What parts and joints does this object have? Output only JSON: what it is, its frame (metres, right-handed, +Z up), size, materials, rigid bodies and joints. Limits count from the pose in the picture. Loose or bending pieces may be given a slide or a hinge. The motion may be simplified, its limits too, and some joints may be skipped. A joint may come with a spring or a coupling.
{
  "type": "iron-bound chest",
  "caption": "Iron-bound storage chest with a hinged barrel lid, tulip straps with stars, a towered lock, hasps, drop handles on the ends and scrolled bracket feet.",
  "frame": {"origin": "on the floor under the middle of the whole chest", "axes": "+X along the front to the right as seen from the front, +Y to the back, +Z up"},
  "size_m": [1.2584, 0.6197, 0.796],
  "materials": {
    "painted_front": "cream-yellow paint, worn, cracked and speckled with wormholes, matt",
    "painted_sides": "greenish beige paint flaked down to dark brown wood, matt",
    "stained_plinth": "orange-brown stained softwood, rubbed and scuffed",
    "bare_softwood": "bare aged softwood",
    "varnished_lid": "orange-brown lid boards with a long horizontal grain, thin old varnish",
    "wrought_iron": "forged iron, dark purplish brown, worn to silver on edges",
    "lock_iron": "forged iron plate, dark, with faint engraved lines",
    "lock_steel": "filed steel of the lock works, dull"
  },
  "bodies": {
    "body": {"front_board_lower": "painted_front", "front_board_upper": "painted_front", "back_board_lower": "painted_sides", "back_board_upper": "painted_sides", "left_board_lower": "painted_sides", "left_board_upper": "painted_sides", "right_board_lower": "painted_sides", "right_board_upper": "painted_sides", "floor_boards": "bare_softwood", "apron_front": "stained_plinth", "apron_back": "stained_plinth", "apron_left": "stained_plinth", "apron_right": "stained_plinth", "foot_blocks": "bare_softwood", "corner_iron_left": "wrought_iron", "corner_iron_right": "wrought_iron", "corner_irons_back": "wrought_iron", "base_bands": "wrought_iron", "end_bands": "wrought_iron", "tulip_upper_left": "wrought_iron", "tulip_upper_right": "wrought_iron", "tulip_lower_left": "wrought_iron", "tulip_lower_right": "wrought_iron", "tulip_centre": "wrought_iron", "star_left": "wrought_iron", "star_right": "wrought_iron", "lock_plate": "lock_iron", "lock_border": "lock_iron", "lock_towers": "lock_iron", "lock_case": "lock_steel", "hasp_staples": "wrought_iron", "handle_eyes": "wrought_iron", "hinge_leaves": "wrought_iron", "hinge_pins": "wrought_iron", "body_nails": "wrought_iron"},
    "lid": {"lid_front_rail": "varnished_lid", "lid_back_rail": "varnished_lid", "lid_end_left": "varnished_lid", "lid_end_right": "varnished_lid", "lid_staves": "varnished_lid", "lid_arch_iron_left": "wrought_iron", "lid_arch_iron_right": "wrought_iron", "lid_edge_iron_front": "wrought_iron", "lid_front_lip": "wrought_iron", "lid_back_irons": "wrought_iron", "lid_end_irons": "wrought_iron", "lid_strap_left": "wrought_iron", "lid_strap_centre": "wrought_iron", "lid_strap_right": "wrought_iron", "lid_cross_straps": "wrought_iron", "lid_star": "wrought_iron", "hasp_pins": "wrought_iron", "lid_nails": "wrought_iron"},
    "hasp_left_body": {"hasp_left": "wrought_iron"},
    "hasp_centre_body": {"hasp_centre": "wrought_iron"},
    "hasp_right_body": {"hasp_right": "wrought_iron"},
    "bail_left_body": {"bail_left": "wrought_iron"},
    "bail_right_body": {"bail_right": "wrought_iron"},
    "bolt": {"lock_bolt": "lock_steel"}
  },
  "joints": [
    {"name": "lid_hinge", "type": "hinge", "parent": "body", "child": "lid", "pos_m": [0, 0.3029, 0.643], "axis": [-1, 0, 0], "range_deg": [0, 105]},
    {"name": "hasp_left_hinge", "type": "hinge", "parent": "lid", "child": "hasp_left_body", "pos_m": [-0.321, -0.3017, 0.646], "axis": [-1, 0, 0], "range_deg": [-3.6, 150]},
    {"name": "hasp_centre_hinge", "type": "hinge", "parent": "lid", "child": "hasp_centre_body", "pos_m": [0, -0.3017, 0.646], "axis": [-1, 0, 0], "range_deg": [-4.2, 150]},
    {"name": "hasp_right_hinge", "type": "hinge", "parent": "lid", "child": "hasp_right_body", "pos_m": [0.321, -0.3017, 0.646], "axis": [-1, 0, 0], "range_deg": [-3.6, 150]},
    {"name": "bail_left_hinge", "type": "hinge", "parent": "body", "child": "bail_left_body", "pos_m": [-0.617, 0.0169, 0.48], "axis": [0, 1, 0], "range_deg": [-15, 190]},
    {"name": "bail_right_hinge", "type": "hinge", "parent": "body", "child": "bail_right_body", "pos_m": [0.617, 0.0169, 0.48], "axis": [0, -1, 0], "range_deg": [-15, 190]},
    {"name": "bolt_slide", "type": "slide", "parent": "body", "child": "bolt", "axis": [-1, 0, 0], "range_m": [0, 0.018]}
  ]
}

...

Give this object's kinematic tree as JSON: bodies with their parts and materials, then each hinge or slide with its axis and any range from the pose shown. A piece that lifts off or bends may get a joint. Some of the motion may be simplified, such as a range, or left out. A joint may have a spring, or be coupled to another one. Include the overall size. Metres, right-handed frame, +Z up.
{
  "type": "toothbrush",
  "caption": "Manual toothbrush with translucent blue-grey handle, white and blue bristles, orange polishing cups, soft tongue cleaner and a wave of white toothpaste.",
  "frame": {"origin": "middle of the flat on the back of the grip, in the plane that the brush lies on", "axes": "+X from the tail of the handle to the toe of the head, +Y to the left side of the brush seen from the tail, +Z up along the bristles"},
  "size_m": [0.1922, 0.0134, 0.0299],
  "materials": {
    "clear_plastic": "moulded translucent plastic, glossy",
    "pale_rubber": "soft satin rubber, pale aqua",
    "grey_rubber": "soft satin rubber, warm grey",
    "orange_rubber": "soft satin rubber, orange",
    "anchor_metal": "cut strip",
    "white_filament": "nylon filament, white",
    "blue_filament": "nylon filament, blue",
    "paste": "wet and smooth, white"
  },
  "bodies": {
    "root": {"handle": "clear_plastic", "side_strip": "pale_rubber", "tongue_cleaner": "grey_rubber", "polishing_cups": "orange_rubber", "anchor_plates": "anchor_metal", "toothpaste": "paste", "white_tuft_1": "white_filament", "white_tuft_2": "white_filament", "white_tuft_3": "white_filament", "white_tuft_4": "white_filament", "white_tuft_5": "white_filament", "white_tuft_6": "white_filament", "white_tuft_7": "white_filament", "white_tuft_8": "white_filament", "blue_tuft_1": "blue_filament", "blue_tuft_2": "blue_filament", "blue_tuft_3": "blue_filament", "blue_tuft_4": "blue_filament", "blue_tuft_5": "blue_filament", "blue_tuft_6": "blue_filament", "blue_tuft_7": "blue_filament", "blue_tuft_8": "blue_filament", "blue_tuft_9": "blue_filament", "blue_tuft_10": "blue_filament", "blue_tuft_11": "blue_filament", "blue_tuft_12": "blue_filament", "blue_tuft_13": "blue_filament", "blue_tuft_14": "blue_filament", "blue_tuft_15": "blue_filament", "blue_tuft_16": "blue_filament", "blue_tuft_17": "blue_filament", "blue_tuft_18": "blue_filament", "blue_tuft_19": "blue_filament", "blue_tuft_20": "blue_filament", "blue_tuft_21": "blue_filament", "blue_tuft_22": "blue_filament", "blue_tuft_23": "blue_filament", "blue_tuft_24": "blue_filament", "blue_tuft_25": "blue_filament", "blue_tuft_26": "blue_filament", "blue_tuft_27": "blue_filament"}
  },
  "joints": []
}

## WORK INSTRUCTIONS
Pull out all lines containing the word "joints" from the entries above.

## FINISHED ANSWER
What parts and joints does this object have? Output only JSON: what it is, its frame (metres, right-handed, +Z up), size, materials, rigid bodies and joints. Limits count from the pose in the picture. Loose or bending pieces may be given a slide or a hinge. The motion may be simplified, its limits too, and some joints may be skipped. A joint may come with a spring or a coupling.
  "joints": [
  "joints": []